» **EXERCISE DETAILS**:
Provide again, from the entries below, every line from the one containing "stand_side_units();" through the one containing "bpy.context.scene.collection.objects.link(empty)", exactly as written, and no other line.

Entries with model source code
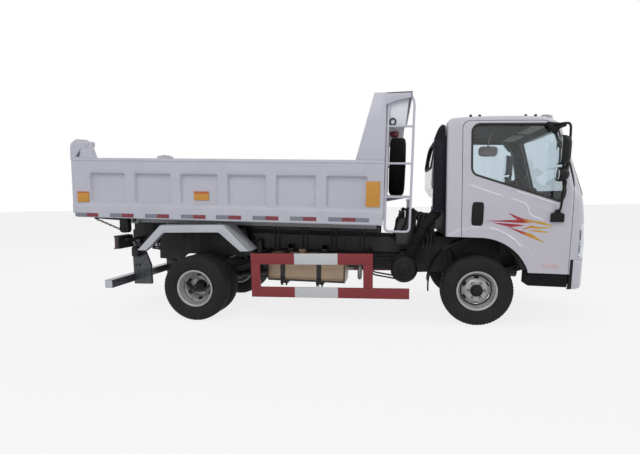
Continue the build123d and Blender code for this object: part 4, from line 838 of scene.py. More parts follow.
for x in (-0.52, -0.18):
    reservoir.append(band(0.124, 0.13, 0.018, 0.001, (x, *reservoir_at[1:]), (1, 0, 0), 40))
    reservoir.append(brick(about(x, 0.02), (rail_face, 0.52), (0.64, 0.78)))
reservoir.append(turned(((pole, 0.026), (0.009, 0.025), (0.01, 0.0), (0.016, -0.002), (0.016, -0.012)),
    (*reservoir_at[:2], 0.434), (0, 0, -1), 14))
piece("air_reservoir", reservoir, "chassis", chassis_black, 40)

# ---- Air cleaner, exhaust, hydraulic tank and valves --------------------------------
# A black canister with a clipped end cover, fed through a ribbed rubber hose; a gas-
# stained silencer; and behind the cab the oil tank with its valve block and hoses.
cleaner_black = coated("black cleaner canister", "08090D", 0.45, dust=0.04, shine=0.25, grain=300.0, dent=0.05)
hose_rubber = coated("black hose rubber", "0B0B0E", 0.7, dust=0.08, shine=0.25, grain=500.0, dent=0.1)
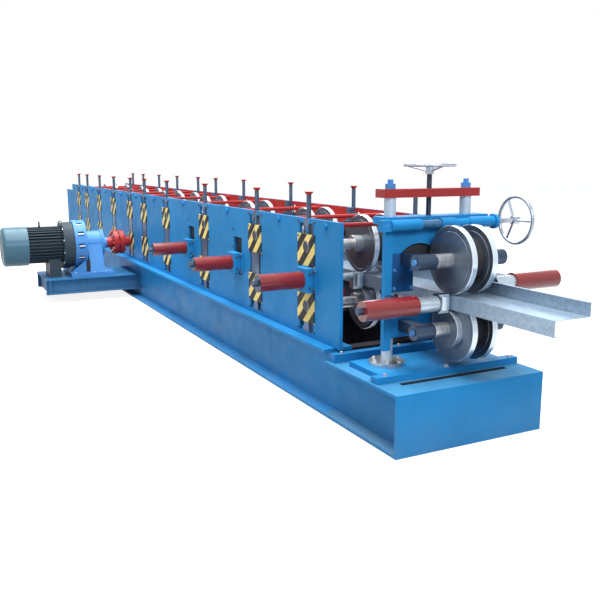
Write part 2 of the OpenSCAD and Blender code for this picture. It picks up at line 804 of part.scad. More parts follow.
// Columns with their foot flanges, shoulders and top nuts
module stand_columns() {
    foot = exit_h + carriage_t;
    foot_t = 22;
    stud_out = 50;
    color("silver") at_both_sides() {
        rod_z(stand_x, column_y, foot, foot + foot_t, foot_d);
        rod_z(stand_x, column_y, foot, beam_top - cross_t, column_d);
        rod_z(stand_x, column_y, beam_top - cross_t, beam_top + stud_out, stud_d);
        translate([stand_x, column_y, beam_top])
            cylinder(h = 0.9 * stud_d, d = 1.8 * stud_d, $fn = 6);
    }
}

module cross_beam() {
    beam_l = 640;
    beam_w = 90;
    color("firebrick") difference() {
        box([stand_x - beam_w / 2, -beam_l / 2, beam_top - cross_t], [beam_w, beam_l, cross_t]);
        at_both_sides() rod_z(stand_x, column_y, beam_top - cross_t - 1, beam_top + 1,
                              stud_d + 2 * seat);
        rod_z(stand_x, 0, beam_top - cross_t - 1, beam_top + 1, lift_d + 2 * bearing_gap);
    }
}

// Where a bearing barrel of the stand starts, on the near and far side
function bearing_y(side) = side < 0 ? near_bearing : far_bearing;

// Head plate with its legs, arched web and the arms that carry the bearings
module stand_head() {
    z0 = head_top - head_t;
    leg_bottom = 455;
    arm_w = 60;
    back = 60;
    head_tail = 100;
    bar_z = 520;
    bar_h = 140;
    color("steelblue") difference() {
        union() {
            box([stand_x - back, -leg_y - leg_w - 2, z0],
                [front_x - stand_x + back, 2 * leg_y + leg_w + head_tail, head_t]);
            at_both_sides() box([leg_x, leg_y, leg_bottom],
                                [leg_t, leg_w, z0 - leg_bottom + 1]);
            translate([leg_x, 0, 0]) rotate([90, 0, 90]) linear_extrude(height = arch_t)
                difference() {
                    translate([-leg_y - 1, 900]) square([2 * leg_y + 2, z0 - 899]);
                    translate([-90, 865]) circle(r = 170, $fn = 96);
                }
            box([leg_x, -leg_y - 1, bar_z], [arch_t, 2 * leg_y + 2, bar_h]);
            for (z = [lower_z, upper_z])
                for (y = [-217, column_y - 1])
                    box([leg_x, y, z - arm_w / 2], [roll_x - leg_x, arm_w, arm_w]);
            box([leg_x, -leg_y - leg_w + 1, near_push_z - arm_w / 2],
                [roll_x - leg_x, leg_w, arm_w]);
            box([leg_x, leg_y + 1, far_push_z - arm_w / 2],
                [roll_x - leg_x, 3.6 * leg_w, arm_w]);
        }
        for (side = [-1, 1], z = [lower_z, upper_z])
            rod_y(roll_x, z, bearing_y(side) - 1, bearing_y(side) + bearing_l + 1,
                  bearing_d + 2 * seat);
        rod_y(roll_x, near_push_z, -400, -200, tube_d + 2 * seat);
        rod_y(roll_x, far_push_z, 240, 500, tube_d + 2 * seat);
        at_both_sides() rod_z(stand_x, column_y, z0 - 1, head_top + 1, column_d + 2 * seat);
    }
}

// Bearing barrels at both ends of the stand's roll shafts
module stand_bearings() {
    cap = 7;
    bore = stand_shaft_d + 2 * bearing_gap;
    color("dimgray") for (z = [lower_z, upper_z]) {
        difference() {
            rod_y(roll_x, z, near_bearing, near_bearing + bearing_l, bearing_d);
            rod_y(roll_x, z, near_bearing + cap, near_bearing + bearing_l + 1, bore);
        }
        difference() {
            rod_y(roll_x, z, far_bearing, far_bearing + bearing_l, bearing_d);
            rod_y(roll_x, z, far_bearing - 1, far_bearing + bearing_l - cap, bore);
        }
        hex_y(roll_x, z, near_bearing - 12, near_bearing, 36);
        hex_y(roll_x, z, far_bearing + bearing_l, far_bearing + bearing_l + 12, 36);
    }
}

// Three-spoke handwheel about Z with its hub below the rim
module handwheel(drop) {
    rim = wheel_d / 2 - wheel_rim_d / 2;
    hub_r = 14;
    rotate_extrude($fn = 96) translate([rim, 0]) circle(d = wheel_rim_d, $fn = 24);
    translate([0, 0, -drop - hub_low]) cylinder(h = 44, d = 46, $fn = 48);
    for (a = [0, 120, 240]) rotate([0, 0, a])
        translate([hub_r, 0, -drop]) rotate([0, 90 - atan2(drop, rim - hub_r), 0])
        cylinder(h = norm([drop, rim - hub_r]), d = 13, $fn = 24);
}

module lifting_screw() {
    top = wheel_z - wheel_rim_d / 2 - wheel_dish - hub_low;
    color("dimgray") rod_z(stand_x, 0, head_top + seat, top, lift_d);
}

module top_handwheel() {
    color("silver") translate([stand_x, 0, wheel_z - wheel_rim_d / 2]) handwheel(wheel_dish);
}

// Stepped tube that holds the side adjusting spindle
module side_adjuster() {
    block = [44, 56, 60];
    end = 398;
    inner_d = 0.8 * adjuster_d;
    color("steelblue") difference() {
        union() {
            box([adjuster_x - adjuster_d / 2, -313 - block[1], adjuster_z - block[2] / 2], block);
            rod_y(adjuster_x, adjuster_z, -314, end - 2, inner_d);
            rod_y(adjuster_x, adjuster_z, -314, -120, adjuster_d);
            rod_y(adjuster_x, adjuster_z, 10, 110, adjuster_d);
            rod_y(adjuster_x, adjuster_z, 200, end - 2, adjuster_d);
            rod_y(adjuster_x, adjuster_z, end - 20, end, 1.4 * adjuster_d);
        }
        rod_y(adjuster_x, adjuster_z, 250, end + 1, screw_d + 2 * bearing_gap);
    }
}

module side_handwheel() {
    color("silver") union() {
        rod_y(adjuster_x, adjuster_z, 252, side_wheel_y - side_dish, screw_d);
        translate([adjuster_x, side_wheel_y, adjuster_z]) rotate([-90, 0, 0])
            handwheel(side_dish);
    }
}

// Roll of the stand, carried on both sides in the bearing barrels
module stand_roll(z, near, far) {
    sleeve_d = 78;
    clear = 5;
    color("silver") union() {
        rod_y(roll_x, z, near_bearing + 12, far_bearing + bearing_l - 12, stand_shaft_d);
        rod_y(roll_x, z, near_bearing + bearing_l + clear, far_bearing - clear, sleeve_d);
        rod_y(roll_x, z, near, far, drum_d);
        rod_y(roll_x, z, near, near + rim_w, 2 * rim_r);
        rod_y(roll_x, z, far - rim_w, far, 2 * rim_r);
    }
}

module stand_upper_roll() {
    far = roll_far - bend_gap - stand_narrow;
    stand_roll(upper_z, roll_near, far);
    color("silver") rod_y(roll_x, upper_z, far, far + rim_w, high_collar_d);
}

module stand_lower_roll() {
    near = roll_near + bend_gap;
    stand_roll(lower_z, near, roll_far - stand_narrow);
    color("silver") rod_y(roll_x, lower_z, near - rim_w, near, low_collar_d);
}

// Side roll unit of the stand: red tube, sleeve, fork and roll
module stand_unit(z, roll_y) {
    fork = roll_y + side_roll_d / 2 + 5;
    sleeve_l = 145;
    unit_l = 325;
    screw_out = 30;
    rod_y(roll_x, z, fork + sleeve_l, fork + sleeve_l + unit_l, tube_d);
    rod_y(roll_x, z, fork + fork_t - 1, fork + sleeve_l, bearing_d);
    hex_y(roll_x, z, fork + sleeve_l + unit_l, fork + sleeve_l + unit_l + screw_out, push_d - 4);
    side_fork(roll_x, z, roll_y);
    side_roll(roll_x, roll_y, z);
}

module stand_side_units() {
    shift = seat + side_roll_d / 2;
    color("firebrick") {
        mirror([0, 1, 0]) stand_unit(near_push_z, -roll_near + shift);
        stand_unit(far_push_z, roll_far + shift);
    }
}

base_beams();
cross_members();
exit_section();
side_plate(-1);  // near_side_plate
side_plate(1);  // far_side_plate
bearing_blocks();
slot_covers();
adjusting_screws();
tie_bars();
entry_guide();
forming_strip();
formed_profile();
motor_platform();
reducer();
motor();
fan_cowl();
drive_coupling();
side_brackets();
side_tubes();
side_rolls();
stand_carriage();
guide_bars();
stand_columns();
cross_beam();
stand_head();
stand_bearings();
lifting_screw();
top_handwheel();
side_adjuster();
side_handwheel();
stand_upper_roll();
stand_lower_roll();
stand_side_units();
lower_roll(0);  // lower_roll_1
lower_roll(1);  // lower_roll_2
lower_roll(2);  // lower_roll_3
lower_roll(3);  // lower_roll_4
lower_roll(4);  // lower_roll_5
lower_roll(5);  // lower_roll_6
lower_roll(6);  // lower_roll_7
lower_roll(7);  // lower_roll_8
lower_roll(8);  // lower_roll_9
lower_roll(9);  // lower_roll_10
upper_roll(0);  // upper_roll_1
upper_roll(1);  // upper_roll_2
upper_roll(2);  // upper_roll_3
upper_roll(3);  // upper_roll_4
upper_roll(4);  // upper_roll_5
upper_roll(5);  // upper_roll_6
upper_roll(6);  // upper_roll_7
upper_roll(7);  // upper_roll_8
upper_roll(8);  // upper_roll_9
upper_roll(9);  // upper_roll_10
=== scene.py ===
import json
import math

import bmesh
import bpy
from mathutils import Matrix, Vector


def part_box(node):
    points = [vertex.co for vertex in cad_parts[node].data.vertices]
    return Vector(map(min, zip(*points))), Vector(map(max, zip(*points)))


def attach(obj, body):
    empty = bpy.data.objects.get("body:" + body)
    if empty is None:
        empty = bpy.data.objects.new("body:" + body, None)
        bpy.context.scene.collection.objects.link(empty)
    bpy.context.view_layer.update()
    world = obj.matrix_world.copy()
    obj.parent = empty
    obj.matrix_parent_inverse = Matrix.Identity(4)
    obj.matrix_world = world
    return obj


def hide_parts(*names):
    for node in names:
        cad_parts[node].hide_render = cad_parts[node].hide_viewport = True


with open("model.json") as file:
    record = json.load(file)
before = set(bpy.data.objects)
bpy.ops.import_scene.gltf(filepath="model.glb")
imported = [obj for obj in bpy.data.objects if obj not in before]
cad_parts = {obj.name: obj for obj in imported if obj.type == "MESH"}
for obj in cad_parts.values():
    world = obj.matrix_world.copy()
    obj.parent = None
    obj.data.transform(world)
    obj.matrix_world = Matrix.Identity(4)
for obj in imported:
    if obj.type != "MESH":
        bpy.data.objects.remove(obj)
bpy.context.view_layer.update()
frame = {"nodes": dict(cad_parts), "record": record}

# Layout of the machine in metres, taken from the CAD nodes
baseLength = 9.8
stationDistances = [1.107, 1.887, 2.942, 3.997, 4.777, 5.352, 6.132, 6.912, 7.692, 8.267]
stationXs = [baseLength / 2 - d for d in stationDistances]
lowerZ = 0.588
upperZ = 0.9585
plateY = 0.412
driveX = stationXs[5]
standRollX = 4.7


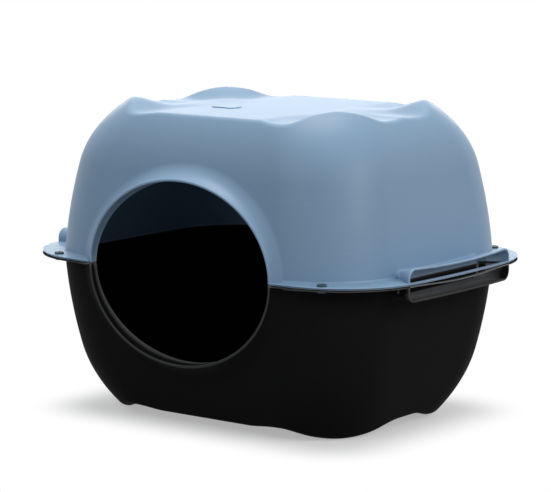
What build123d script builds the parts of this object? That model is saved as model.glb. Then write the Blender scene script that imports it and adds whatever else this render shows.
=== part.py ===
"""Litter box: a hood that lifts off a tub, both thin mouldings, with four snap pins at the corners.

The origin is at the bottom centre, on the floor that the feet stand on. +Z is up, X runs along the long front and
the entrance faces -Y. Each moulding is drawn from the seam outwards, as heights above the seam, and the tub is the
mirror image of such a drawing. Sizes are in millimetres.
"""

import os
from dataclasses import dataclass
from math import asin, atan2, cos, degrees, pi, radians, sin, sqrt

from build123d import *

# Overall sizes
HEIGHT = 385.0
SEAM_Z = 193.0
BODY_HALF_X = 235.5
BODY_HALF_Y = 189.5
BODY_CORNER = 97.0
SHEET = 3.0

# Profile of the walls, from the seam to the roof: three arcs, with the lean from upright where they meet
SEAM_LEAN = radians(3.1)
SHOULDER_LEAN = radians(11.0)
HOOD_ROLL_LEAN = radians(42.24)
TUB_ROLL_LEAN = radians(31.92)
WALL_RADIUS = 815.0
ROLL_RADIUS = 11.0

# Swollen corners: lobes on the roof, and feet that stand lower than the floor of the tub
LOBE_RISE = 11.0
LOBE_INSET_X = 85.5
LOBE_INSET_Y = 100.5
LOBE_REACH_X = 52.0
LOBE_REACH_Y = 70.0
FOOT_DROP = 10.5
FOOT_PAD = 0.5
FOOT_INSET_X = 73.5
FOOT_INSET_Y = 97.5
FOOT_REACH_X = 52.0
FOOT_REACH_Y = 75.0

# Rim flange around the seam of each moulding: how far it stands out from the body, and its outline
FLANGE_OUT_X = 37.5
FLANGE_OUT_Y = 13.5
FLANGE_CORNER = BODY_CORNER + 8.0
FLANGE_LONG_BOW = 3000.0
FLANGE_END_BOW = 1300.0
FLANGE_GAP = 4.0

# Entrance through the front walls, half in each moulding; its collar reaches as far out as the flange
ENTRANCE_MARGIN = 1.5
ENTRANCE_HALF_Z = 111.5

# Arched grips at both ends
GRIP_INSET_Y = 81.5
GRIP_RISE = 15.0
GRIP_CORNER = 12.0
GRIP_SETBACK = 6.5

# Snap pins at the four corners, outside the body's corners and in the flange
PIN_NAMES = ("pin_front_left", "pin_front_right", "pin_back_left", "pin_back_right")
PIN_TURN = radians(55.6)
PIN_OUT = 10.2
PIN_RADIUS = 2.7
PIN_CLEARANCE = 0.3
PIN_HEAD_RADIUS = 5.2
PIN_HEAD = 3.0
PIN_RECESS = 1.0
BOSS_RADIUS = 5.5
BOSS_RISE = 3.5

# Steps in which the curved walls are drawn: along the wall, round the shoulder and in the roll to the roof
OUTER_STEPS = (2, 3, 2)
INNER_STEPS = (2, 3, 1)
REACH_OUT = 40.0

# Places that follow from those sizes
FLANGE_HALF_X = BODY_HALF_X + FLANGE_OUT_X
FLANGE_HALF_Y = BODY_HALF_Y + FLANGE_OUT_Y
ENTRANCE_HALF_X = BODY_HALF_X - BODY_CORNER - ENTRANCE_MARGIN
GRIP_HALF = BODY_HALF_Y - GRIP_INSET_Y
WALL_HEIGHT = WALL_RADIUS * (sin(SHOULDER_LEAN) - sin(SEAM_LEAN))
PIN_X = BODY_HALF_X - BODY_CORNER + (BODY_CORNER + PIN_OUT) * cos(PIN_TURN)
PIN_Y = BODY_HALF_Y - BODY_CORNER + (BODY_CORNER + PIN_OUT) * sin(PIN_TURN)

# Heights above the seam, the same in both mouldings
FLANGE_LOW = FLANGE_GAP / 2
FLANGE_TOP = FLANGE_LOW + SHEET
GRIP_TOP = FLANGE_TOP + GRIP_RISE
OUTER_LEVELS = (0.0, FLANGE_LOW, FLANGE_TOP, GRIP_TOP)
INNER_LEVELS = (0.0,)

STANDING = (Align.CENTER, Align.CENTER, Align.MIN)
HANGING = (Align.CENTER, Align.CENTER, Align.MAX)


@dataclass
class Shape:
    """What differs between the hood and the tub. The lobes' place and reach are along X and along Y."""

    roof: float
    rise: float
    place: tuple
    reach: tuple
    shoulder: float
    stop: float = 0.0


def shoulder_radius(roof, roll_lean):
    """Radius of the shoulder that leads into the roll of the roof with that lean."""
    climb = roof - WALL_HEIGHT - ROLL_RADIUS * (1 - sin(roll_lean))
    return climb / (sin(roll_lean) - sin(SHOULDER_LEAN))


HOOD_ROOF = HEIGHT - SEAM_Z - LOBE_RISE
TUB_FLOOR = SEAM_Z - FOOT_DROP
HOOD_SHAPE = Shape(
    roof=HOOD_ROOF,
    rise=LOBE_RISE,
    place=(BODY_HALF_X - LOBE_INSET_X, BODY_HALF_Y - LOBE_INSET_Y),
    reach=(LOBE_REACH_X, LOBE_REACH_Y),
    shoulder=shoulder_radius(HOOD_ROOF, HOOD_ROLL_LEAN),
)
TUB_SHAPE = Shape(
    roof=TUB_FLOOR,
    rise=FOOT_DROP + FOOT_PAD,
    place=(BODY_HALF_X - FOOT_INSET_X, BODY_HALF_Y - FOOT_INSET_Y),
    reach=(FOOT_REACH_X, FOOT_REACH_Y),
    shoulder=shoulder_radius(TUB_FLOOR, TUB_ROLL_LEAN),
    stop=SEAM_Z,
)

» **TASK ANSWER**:
stand_side_units();
lower_roll(0);  // lower_roll_1
lower_roll(1);  // lower_roll_2
lower_roll(2);  // lower_roll_3
lower_roll(3);  // lower_roll_4
lower_roll(4);  // lower_roll_5
lower_roll(5);  // lower_roll_6
lower_roll(6);  // lower_roll_7
lower_roll(7);  // lower_roll_8
lower_roll(8);  // lower_roll_9
lower_roll(9);  // lower_roll_10
upper_roll(0);  // upper_roll_1
upper_roll(1);  // upper_roll_2
upper_roll(2);  // upper_roll_3
upper_roll(3);  // upper_roll_4
upper_roll(4);  // upper_roll_5
upper_roll(5);  // upper_roll_6
upper_roll(6);  // upper_roll_7
upper_roll(7);  // upper_roll_8
upper_roll(8);  // upper_roll_9
upper_roll(9);  // upper_roll_10
=== scene.py ===
import json
import math

import bmesh
import bpy
from mathutils import Matrix, Vector


def part_box(node):
    points = [vertex.co for vertex in cad_parts[node].data.vertices]
    return Vector(map(min, zip(*points))), Vector(map(max, zip(*points)))


def attach(obj, body):
    empty = bpy.data.objects.get("body:" + body)
    if empty is None:
        empty = bpy.data.objects.new("body:" + body, None)
        bpy.context.scene.collection.objects.link(empty)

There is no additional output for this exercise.